» Dataset excerpt
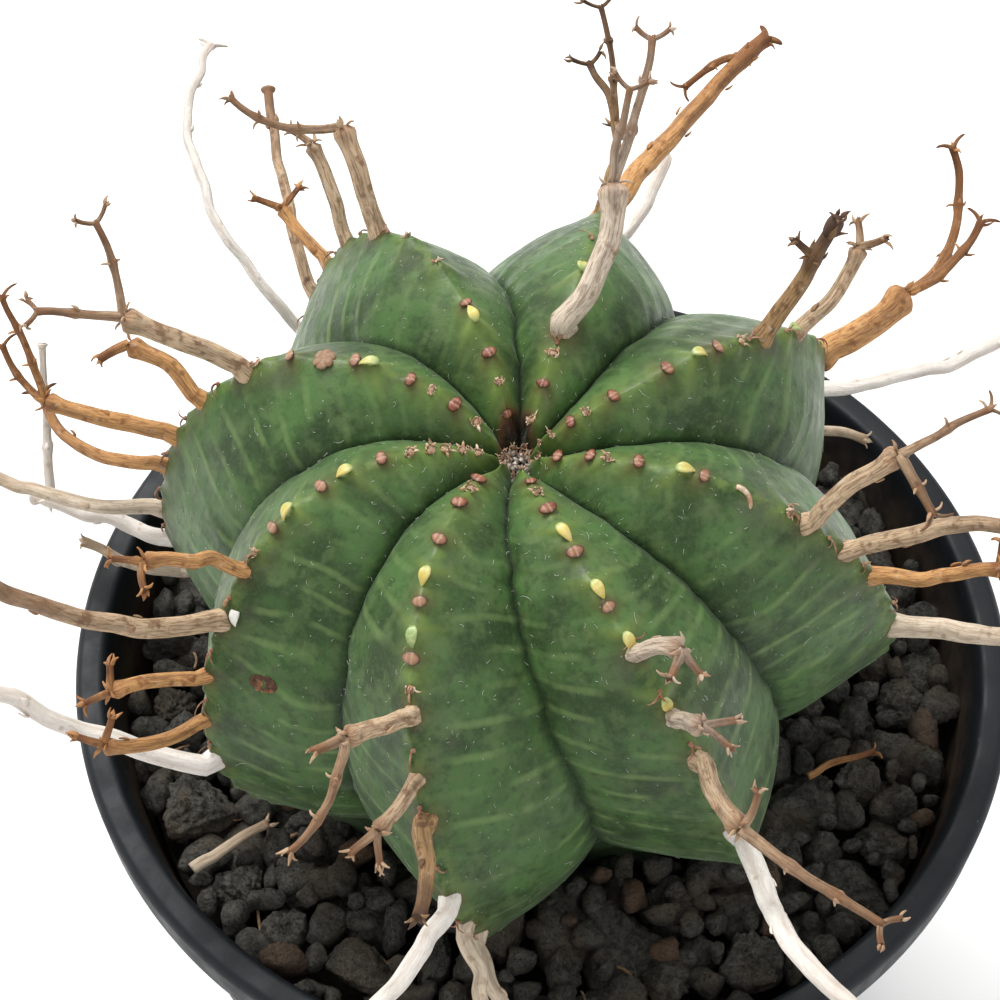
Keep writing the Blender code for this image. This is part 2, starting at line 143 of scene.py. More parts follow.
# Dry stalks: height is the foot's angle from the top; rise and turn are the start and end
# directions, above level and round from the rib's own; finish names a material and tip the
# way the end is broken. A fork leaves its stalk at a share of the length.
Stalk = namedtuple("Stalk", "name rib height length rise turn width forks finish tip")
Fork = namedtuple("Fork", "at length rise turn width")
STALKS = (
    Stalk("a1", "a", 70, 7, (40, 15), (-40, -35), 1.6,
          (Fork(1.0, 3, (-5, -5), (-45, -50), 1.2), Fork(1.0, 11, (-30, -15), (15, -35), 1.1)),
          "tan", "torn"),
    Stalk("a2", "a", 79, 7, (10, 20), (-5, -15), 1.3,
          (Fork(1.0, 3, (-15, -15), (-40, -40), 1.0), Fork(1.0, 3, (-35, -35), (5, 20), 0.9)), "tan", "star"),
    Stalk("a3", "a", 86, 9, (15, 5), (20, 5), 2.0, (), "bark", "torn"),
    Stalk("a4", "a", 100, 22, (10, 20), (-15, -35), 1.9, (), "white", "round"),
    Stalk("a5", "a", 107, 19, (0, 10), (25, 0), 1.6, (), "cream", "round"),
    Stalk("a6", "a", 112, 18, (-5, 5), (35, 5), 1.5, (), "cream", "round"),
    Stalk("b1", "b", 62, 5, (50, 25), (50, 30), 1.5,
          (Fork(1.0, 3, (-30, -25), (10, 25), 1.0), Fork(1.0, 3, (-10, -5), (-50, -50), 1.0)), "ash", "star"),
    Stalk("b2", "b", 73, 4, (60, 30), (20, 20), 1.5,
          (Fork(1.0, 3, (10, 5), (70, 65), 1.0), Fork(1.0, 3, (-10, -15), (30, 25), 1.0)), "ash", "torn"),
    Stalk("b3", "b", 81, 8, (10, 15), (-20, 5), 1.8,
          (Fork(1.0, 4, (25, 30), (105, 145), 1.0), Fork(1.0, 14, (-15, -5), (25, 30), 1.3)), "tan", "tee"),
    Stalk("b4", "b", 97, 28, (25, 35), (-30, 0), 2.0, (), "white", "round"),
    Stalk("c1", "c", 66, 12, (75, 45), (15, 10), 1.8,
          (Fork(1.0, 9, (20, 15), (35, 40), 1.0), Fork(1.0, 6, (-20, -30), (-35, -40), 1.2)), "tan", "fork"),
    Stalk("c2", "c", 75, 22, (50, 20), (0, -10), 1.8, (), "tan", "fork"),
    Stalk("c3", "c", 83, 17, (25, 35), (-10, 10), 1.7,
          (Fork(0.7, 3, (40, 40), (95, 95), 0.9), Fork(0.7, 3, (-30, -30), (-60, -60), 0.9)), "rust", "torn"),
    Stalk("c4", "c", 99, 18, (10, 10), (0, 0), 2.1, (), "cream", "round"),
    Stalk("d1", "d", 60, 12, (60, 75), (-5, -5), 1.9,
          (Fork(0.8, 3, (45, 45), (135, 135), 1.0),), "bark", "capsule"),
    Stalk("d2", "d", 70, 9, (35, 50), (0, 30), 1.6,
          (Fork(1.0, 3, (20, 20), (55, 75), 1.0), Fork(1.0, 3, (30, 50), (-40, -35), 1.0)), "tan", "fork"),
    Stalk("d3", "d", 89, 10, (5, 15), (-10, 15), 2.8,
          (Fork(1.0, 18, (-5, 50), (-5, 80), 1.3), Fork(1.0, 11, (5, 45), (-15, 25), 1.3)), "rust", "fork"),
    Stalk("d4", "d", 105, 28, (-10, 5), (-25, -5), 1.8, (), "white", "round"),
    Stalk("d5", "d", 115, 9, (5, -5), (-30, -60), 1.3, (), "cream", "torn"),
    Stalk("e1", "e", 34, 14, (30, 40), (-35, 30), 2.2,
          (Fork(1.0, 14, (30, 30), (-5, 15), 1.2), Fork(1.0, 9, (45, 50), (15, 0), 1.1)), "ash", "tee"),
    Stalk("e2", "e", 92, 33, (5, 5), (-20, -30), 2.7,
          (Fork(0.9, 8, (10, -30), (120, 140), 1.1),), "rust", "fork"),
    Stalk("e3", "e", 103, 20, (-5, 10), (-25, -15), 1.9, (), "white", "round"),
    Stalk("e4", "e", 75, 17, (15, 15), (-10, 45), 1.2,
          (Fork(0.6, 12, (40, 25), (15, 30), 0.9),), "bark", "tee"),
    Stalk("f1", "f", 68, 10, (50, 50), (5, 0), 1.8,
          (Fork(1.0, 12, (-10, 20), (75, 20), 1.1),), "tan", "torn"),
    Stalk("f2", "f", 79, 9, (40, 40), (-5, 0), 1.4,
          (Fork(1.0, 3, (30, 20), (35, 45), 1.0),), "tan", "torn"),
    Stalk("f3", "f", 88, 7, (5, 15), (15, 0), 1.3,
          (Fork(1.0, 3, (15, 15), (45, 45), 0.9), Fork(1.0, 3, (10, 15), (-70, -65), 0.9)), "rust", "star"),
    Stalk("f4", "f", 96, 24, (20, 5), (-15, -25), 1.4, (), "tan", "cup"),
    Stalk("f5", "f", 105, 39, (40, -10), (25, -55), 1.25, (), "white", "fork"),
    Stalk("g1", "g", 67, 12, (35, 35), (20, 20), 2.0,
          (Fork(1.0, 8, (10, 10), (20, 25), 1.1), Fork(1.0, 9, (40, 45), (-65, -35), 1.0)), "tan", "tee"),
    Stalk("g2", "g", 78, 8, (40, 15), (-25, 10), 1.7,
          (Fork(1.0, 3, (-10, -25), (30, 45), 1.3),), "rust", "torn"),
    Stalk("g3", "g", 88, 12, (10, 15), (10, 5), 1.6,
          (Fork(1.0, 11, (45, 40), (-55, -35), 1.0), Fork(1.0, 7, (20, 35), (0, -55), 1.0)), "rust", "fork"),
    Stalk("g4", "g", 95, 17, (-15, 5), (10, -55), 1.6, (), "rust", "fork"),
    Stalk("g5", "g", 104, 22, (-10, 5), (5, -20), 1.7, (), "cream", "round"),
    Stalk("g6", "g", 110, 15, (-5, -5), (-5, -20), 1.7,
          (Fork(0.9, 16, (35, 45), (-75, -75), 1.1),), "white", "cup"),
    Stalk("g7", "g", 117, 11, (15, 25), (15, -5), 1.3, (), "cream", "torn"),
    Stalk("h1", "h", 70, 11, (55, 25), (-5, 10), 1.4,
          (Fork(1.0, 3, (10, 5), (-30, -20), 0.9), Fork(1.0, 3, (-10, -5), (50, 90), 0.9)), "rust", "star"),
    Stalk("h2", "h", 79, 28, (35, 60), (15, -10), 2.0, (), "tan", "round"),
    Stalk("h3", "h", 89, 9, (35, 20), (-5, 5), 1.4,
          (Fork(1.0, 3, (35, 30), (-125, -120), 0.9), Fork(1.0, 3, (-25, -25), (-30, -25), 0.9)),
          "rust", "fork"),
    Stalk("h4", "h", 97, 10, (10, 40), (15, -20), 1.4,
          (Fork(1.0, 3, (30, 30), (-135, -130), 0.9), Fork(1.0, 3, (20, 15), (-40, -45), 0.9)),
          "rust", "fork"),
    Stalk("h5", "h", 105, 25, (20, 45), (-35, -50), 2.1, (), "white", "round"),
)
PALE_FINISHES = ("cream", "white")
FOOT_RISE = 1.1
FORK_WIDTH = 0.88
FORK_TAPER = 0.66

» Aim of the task
Your task is to repeat each line of the material exactly.

» Solution
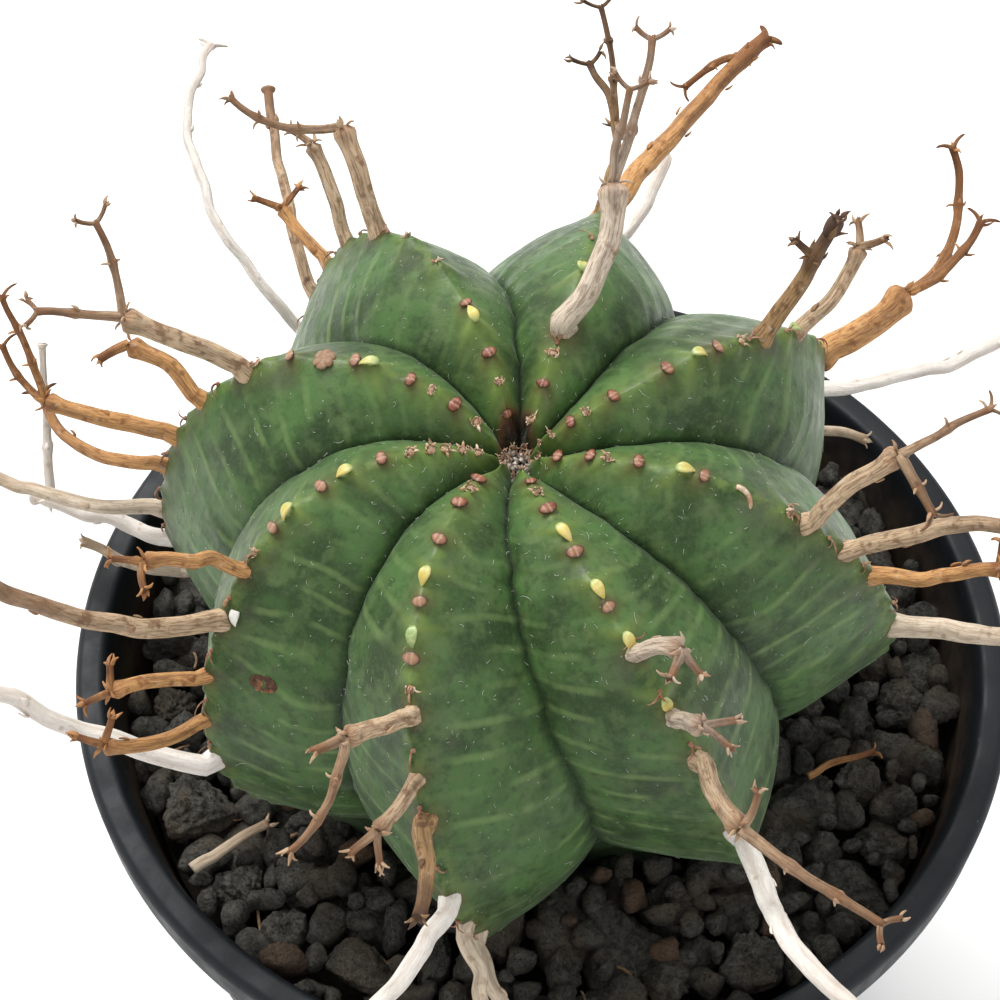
Keep writing the Blender code for this image. This is part 2, starting at line 143 of scene.py. More parts follow.
# Dry stalks: height is the foot's angle from the top; rise and turn are the start and end
# directions, above level and round from the rib's own; finish names a material and tip the
# way the end is broken. A fork leaves its stalk at a share of the length.
Stalk = namedtuple("Stalk", "name rib height length rise turn width forks finish tip")
Fork = namedtuple("Fork", "at length rise turn width")
STALKS = (
    Stalk("a1", "a", 70, 7, (40, 15), (-40, -35), 1.6,
          (Fork(1.0, 3, (-5, -5), (-45, -50), 1.2), Fork(1.0, 11, (-30, -15), (15, -35), 1.1)),
          "tan", "torn"),
    Stalk("a2", "a", 79, 7, (10, 20), (-5, -15), 1.3,
          (Fork(1.0, 3, (-15, -15), (-40, -40), 1.0), Fork(1.0, 3, (-35, -35), (5, 20), 0.9)), "tan", "star"),
    Stalk("a3", "a", 86, 9, (15, 5), (20, 5), 2.0, (), "bark", "torn"),
    Stalk("a4", "a", 100, 22, (10, 20), (-15, -35), 1.9, (), "white", "round"),
    Stalk("a5", "a", 107, 19, (0, 10), (25, 0), 1.6, (), "cream", "round"),
    Stalk("a6", "a", 112, 18, (-5, 5), (35, 5), 1.5, (), "cream", "round"),
    Stalk("b1", "b", 62, 5, (50, 25), (50, 30), 1.5,
          (Fork(1.0, 3, (-30, -25), (10, 25), 1.0), Fork(1.0, 3, (-10, -5), (-50, -50), 1.0)), "ash", "star"),
    Stalk("b2", "b", 73, 4, (60, 30), (20, 20), 1.5,
          (Fork(1.0, 3, (10, 5), (70, 65), 1.0), Fork(1.0, 3, (-10, -15), (30, 25), 1.0)), "ash", "torn"),
    Stalk("b3", "b", 81, 8, (10, 15), (-20, 5), 1.8,
          (Fork(1.0, 4, (25, 30), (105, 145), 1.0), Fork(1.0, 14, (-15, -5), (25, 30), 1.3)), "tan", "tee"),
    Stalk("b4", "b", 97, 28, (25, 35), (-30, 0), 2.0, (), "white", "round"),
    Stalk("c1", "c", 66, 12, (75, 45), (15, 10), 1.8,
          (Fork(1.0, 9, (20, 15), (35, 40), 1.0), Fork(1.0, 6, (-20, -30), (-35, -40), 1.2)), "tan", "fork"),
    Stalk("c2", "c", 75, 22, (50, 20), (0, -10), 1.8, (), "tan", "fork"),
    Stalk("c3", "c", 83, 17, (25, 35), (-10, 10), 1.7,
          (Fork(0.7, 3, (40, 40), (95, 95), 0.9), Fork(0.7, 3, (-30, -30), (-60, -60), 0.9)), "rust", "torn"),
    Stalk("c4", "c", 99, 18, (10, 10), (0, 0), 2.1, (), "cream", "round"),
    Stalk("d1", "d", 60, 12, (60, 75), (-5, -5), 1.9,
          (Fork(0.8, 3, (45, 45), (135, 135), 1.0),), "bark", "capsule"),
    Stalk("d2", "d", 70, 9, (35, 50), (0, 30), 1.6,
          (Fork(1.0, 3, (20, 20), (55, 75), 1.0), Fork(1.0, 3, (30, 50), (-40, -35), 1.0)), "tan", "fork"),
    Stalk("d3", "d", 89, 10, (5, 15), (-10, 15), 2.8,
          (Fork(1.0, 18, (-5, 50), (-5, 80), 1.3), Fork(1.0, 11, (5, 45), (-15, 25), 1.3)), "rust", "fork"),
    Stalk("d4", "d", 105, 28, (-10, 5), (-25, -5), 1.8, (), "white", "round"),
    Stalk("d5", "d", 115, 9, (5, -5), (-30, -60), 1.3, (), "cream", "torn"),
    Stalk("e1", "e", 34, 14, (30, 40), (-35, 30), 2.2,
          (Fork(1.0, 14, (30, 30), (-5, 15), 1.2), Fork(1.0, 9, (45, 50), (15, 0), 1.1)), "ash", "tee"),
    Stalk("e2", "e", 92, 33, (5, 5), (-20, -30), 2.7,
          (Fork(0.9, 8, (10, -30), (120, 140), 1.1),), "rust", "fork"),
    Stalk("e3", "e", 103, 20, (-5, 10), (-25, -15), 1.9, (), "white", "round"),
    Stalk("e4", "e", 75, 17, (15, 15), (-10, 45), 1.2,
          (Fork(0.6, 12, (40, 25), (15, 30), 0.9),), "bark", "tee"),
    Stalk("f1", "f", 68, 10, (50, 50), (5, 0), 1.8,
          (Fork(1.0, 12, (-10, 20), (75, 20), 1.1),), "tan", "torn"),
    Stalk("f2", "f", 79, 9, (40, 40), (-5, 0), 1.4,
          (Fork(1.0, 3, (30, 20), (35, 45), 1.0),), "tan", "torn"),
    Stalk("f3", "f", 88, 7, (5, 15), (15, 0), 1.3,
          (Fork(1.0, 3, (15, 15), (45, 45), 0.9), Fork(1.0, 3, (10, 15), (-70, -65), 0.9)), "rust", "star"),
    Stalk("f4", "f", 96, 24, (20, 5), (-15, -25), 1.4, (), "tan", "cup"),
    Stalk("f5", "f", 105, 39, (40, -10), (25, -55), 1.25, (), "white", "fork"),
    Stalk("g1", "g", 67, 12, (35, 35), (20, 20), 2.0,
          (Fork(1.0, 8, (10, 10), (20, 25), 1.1), Fork(1.0, 9, (40, 45), (-65, -35), 1.0)), "tan", "tee"),
    Stalk("g2", "g", 78, 8, (40, 15), (-25, 10), 1.7,
          (Fork(1.0, 3, (-10, -25), (30, 45), 1.3),), "rust", "torn"),
    Stalk("g3", "g", 88, 12, (10, 15), (10, 5), 1.6,
          (Fork(1.0, 11, (45, 40), (-55, -35), 1.0), Fork(1.0, 7, (20, 35), (0, -55), 1.0)), "rust", "fork"),
    Stalk("g4", "g", 95, 17, (-15, 5), (10, -55), 1.6, (), "rust", "fork"),
    Stalk("g5", "g", 104, 22, (-10, 5), (5, -20), 1.7, (), "cream", "round"),
    Stalk("g6", "g", 110, 15, (-5, -5), (-5, -20), 1.7,
          (Fork(0.9, 16, (35, 45), (-75, -75), 1.1),), "white", "cup"),
    Stalk("g7", "g", 117, 11, (15, 25), (15, -5), 1.3, (), "cream", "torn"),
    Stalk("h1", "h", 70, 11, (55, 25), (-5, 10), 1.4,
          (Fork(1.0, 3, (10, 5), (-30, -20), 0.9), Fork(1.0, 3, (-10, -5), (50, 90), 0.9)), "rust", "star"),
    Stalk("h2", "h", 79, 28, (35, 60), (15, -10), 2.0, (), "tan", "round"),
    Stalk("h3", "h", 89, 9, (35, 20), (-5, 5), 1.4,
          (Fork(1.0, 3, (35, 30), (-125, -120), 0.9), Fork(1.0, 3, (-25, -25), (-30, -25), 0.9)),
          "rust", "fork"),
    Stalk("h4", "h", 97, 10, (10, 40), (15, -20), 1.4,
          (Fork(1.0, 3, (30, 30), (-135, -130), 0.9), Fork(1.0, 3, (20, 15), (-40, -45), 0.9)),
          "rust", "fork"),
    Stalk("h5", "h", 105, 25, (20, 45), (-35, -50), 2.1, (), "white", "round"),
)
PALE_FINISHES = ("cream", "white")
FOOT_RISE = 1.1
FORK_WIDTH = 0.88
FORK_TAPER = 0.66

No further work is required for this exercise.